2. Wat voeg je toe aan de jury, wat breng je met je mee?
Alexander Pleijter: Kennis over de mogelijkheden van digitale journalistiek. Er zijn maar weinig voorbeelden in Nederland van onderzoeksjournalistiek waarbij de mogelijkheden van internet echt goed worden benut. Maar er gebeurt momenteel veel, dus ik verwacht en hoop dat dit jaar de Digitale Loep voor het eerst uitgereikt kan worden aan een goede digitale productie.
Josse Abrahams: Mijn passie voor journalistiek in de brede betekenis. Zelf vijftien jaar journalist geweest en nu als communicator blijven werken met journalisten en media. Kennis van hun productie en de manier waarop ze werken is onontbeerlijk.
3. Van welke onderzoeksjournalistieke productie(s) was je zelf erg onder de indruk de afgelopen jaren?
Alexander Pleijter: Dan noem ik toch de bouwfraude nog maar een keer. Een klassieker onder de journalistieke onthullingen. En als productie wil ik dan het boek Kreukbaar Nederland noemen van Joep Dohmen en Jos Verlaan uit 2003. Vooral omdat zij alle documentatie waar ze hun onderzoek op baseerden destijds op internet publiceerden. Toen een unicum. En nog steeds gebeurt dat veel te weinig.
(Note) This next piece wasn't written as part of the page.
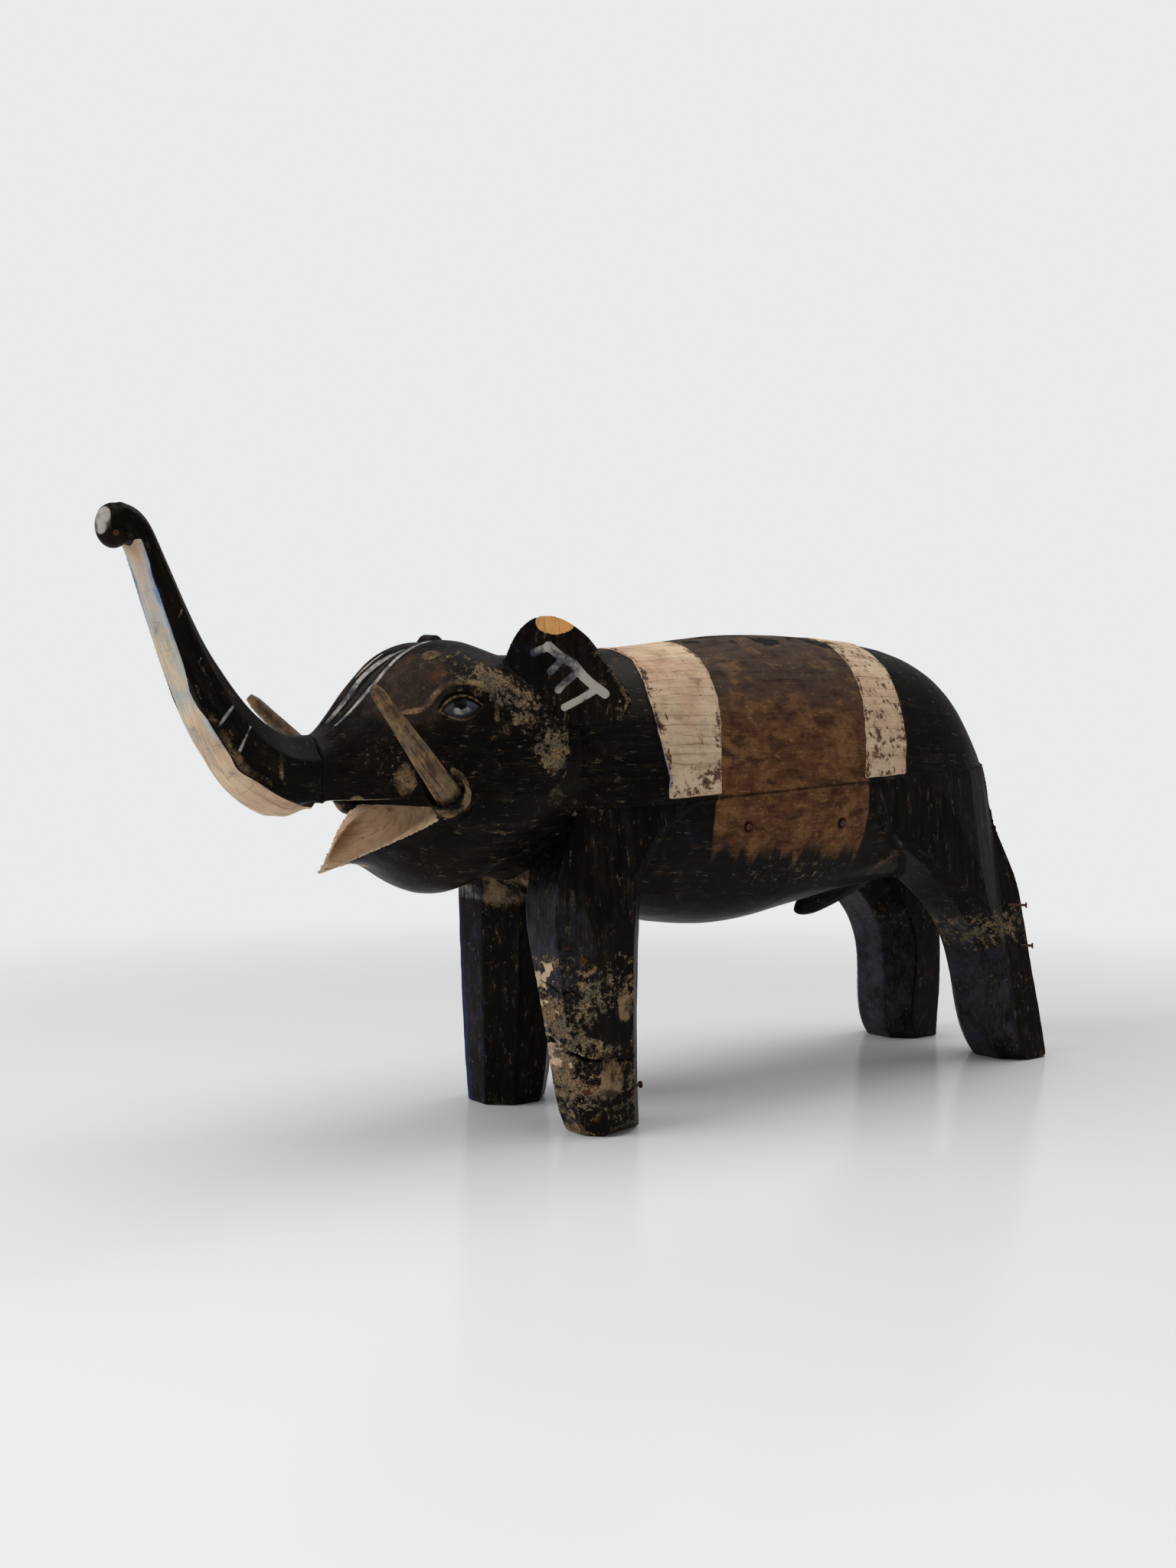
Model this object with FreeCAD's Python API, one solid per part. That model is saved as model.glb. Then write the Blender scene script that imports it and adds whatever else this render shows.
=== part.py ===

Josse Abrahams: De zaak Hazodi, Panorama-uitzending van VRT over wanbeheer bij Hasseltse politie. De wantoestanden bij Ryanair (laureaat van vorig jaar). De lekkende opslagtanks bij Odjfell in de Botlek, en eigenlijk heel veel sterke onderzoeksjournalistiek die de afgelopen twee jaar, tijdens mijn jurylidmaatschap, werden ingediend.